_TASK GOAL_. Reproduce the complete listing without any deviation.

::::

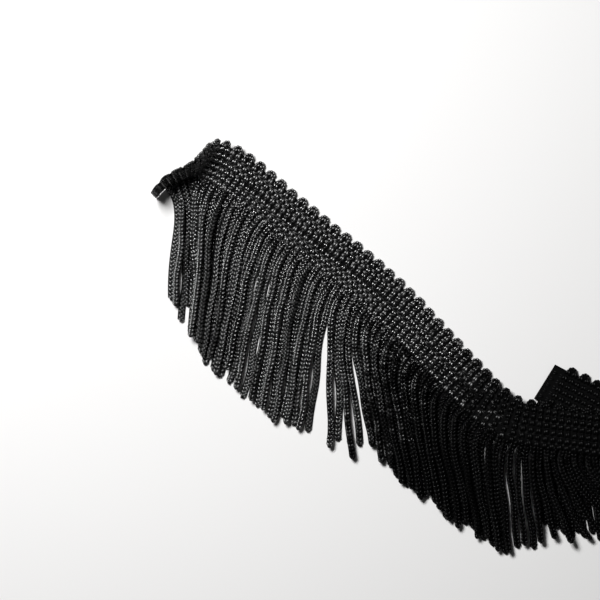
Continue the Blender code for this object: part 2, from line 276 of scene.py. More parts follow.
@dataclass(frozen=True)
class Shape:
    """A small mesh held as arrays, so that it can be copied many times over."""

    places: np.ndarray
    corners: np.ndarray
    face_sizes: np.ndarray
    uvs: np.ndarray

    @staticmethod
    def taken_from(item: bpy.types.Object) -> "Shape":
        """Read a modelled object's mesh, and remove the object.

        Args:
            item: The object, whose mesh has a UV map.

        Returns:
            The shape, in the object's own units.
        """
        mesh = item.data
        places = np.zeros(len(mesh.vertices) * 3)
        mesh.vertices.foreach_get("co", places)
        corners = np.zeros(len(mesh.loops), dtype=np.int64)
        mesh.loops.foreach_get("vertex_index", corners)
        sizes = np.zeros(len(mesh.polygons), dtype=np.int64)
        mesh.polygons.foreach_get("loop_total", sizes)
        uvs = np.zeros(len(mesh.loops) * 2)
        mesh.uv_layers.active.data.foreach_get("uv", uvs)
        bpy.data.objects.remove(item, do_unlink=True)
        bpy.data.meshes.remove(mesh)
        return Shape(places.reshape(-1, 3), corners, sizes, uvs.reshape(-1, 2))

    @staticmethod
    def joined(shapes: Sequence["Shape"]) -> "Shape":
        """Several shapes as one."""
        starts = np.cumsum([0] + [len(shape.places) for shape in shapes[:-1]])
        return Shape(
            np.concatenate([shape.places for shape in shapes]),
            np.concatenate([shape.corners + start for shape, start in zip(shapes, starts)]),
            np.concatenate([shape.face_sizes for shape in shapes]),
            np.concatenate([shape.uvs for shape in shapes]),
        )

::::

_RESULT_.
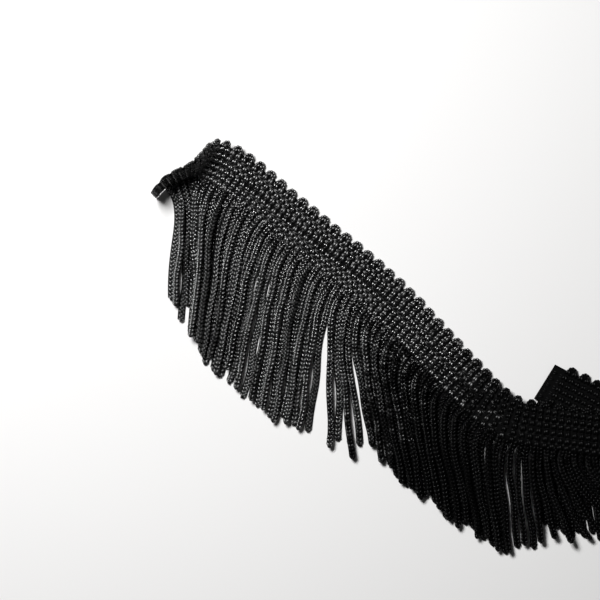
Continue the Blender code for this object: part 2, from line 276 of scene.py. More parts follow.
@dataclass(frozen=True)
class Shape:
    """A small mesh held as arrays, so that it can be copied many times over."""

    places: np.ndarray
    corners: np.ndarray
    face_sizes: np.ndarray
    uvs: np.ndarray

    @staticmethod
    def taken_from(item: bpy.types.Object) -> "Shape":
        """Read a modelled object's mesh, and remove the object.

        Args:
            item: The object, whose mesh has a UV map.

        Returns:
            The shape, in the object's own units.
        """
        mesh = item.data
        places = np.zeros(len(mesh.vertices) * 3)
        mesh.vertices.foreach_get("co", places)
        corners = np.zeros(len(mesh.loops), dtype=np.int64)
        mesh.loops.foreach_get("vertex_index", corners)
        sizes = np.zeros(len(mesh.polygons), dtype=np.int64)
        mesh.polygons.foreach_get("loop_total", sizes)
        uvs = np.zeros(len(mesh.loops) * 2)
        mesh.uv_layers.active.data.foreach_get("uv", uvs)
        bpy.data.objects.remove(item, do_unlink=True)
        bpy.data.meshes.remove(mesh)
        return Shape(places.reshape(-1, 3), corners, sizes, uvs.reshape(-1, 2))

    @staticmethod
    def joined(shapes: Sequence["Shape"]) -> "Shape":
        """Several shapes as one."""
        starts = np.cumsum([0] + [len(shape.places) for shape in shapes[:-1]])
        return Shape(
            np.concatenate([shape.places for shape in shapes]),
            np.concatenate([shape.corners + start for shape, start in zip(shapes, starts)]),
            np.concatenate([shape.face_sizes for shape in shapes]),
            np.concatenate([shape.uvs for shape in shapes]),
        )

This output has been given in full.